Но в детстве «невидимый ребенок» испытывает из-за этого разрушительный, подавляющий и всепоглощающий стыд. Ему может быть стыдно за все что угодно, и этот стыд отражает отношение к ребенку его родителя или опекуна. «Невидимому ребенку» может казаться, что он отвратительный, жадный или просто «какой-то не такой», – словом, он ощущает нехватку какого-то важного человеческого качества. Ребенок будет настолько стыдиться себя, что даже его личность и душа будет казаться ему постыдными.
Он будет стыдиться того, что не может полностью скрыть свое «позорное Я». Того, что он тревожится и не уверен в себе. Того, что не любит шумные и довольно агрессивные игры, которые любят другие дети. Ему будет стыдно осознавать, что ему не нравится ходить в клубы и на вечеринки, которые принято любить. Будет стыдно от того, что он заторможенный, социально неуклюжий и не способен легко заводить друзей. Стыдно заслужить ярлык «интроверта» или «социофоба»…

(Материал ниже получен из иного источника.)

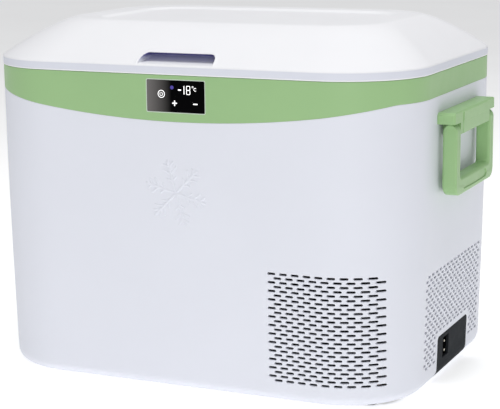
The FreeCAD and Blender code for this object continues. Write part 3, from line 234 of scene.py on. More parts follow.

И вдобавок ко всему этому ему будет стыдно, что он не может просто взять и измениться. «Невидимые дети», как правило, живут с ощущением, что постоянно себя подводят, и винить в своих несчастьях, кроме себя, им некого. Таким образом, у их стыда есть несколько слоев, которые накладываются друг на друга и образуют глубокое, токсичное чувство, с которым они не могут справиться.
Я заметила, как Оливии стыдно за то, что она не может позволить мне к ней приблизиться. Однако это только верхний слой, за которым скрывается стыд за внутреннюю необходимость извиняться перед партнером из-за ощущения, что она не такая, как все. Еще один слой стыда связан с ощущением собственной неполноценности, за которым скрывается следующий слой стыда – из-за чувства, что она никому не нужна. У нее есть даже отголосок стыда, который испытывала ее мать, когда забеременела, не будучи в отношениях с отцом ребенка.
Мортимер также часто испытывает стыд. Его стыд больше связан с тем, что ему кажется, что он разочаровал родителей и ничего не добился в этой жизни. Однако, поскольку глубоко внутри он на самом деле довольно амбициозен, его унижает и необходимость ходить на терапию, и большинство моих вмешательств, которые, как ему кажется, указывают на его недостатки. Его идея: «Я должен был давным-давно сам в этом разобраться» продолжает наполнять его стыдом и является серьезным препятствием для прогресса в терапии. Таким образом, наша задача – отделить его здоровые и ориентированные на развитие амбиции от стыда и зависти к другим.
Я уже писала о Перл, которая испытывает стыд из-за своих недостатков и неспособности быть лучшей матерью. Более того, она постоянно оказывается перед дилеммой: ей стыдно за то, что она не заботится о себе, но при этом если она начнет о себе заботиться, ей будет стыдно, потому что тогда, как ей кажется, ее будут считать эгоисткой. Наша первостепенная задача – сделать так, чтобы эта дилемма перестала давить на нее так сильно. Однако ее стыд простирается еще дальше: она думает, что если бы она была «нормальным человеком», то давным-давно бы уже с этим разобралась и заботилась бы и об окружающих, и о себе. И это является дополнительной причиной для стыда.